Um naco da história gaúcha está à
venda. É um dos cenários dos chimangos e maragatos, onde foi assinado um acordo
que pôs fim à Revolução de 1923. Um castelo imponente, estilo medieval, de 44
cômodos com 300 hectares, que parece deslocado da singela cidade onde se situa.
Fica em Pedras Altas, no sul do
Estado, um município de quase 3 mil habitantes, onde só se chega depois de 30
quilômetros de estrada de chão batido, a principal avenida não tem mais de dois
quilômetros e a economia gira ao redor do campo.
A fortaleza foi finalizada em
1913 em um tempo em que uma ferrovia — hoje desativada — deslocava a produção
agropecuária para as outras partes do Estado. Ali foram introduzidas no país
raças como o gado Jersey, o gado Devon e a ovelha Karakul.
O valor do possível negócio não é
revelado pela família, mas há uma especulação no setor imobiliário de que possa
chegar a R$ 12 milhões.
O fundador, Joaquim Francisco de
Assis Brasil, foi tão importante para o agronegócio que atualmente é
homenageado em todas as edições da Expointer, pois é do nome dele que vem o
batizado de onde acontece a feira: Parque de Exposições Assis Brasil.
O gaúcho de São Gabriel era
apaixonado pela segunda mulher, Lydia, uma moça europeia. Então, ele planejou o
castelo inspirado no antigo lar dela, para fazê-la sentir-se em casa. Usou
granito rosa e trouxe três espanhóis para trabalhar as pedras e encaixá-las sem
uso de argamassa.
Ergueu um império onde 10
crianças e seis empregados viviam baseados na concepção de mundo que tinha: o
campo aliado à intelectualidade. Depois de mexer com a terra, faziam saraus,
atividades culturais e se debruçavam em literatura em inglês, francês, latim e
português em uma biblioteca com 9 mil exemplares, projetada de maneira que o
sol entrasse e as obras não mofassem.
As relíquias — entre elas 22
volumes da Enciclopédia, de Diderot e D'Alambert, de 1751 — estão agora à
venda, junto com os móveis de madeira maciça importados de Paris. Todo o
conjunto, de mobília, prédios e granja, é tombado pelo Estado e está em
processo de tombamento nacional.
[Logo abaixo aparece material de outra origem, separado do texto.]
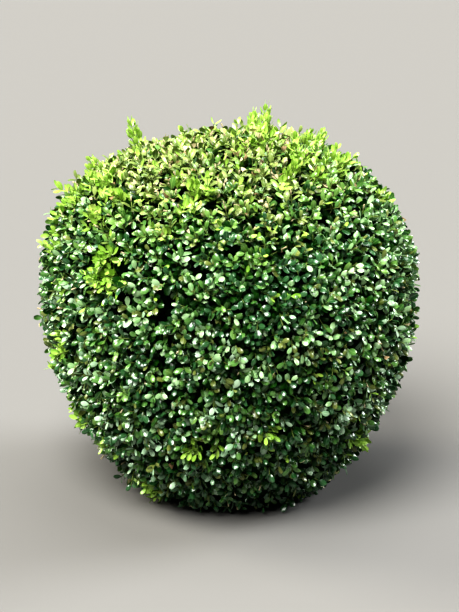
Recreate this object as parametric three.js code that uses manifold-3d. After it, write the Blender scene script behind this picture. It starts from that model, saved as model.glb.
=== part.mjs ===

Por isso, quando os donos atuais decidiram
vender, pela lei, primeiro o imóvel teve de ser oferecido aos governos
municipal e estadual e à União. Só depois de 30 dias, caso não seja demonstrado
interesse governamental, poderá ser ofertado à iniciativa privada.
— Formalmente os documentos ainda
não foram enviados, então não podemos ter uma posição se há interesse de compra
por parte do Estado — resume a diretora do Instituto do Patrimônio Histórico e
Artístico do Estado (Iphae), Mirian Sartori Rodrigues.
O lugar por onde Assis Brasil fez
literatura e política precisa de um restauro avaliado em mais de R$ 5 milhões.
Já na fachada, percebem-se as marcas do tempo. Há infiltrações, janelas
enferrujadas e pelo menos 12 casas de camotins (que são parecidas com as casas
de João-de-Barro). Nem os animais ficaram por lá, pois as casas estão
abandonadas. Um projeto de reforma para captação de verba via Lei Rouanet foi
feito, mas parte da família herdeira não concordou com alguns documentos
necessários para concorrer à verba e, portanto, não houve interessados.
Atualmente, a mansão é habitada
por somente uma pessoa, uma das herdeiras, a neta de Assis Brasil, Lygia Costa
Pereira de Assis Brasil, 60 anos. Ela recebia visitantes que queriam conhecer o
interior do castelo e as histórias de maragato do avó. Apresentava com orgulho
o interior do imóvel e fotos do passado, como uma em que Assis Brasil, um
exímio atirador, aparece acertando uma maçã colocada sobre a cabeça do pai da
aviação brasileira, Santos-Dumont. Agora, que está tomada a decisão entre os 20
herdeiros de vender a propriedade, nem se anima a reabrir a casa para fotos.
— É complicado tomar decisões
entre 20 pessoas. Agora, vou cuidar das minhas coisas que deixei durante 15
anos, tempo que fiquei recebendo pessoas para visitas guiadas — diz por
telefone porque não quer mais receber repórteres pessoalmente: — O futuro dono
poderá dar outras notícias sobre o castelo.
Durante as fotos do lado de fora,
ela passa com galocha e boné, cumprimenta e se desculpa:
— Vou seguir na "lida"
— diz apontando para a granja.
No interior do castelo de Pedras Altas, representando os Maragatos, Assis Brasil assina o tratado de paz da Revolução de 1923. Borges de Medeiros, em Porto Alegre, assinou pelos Chimangos.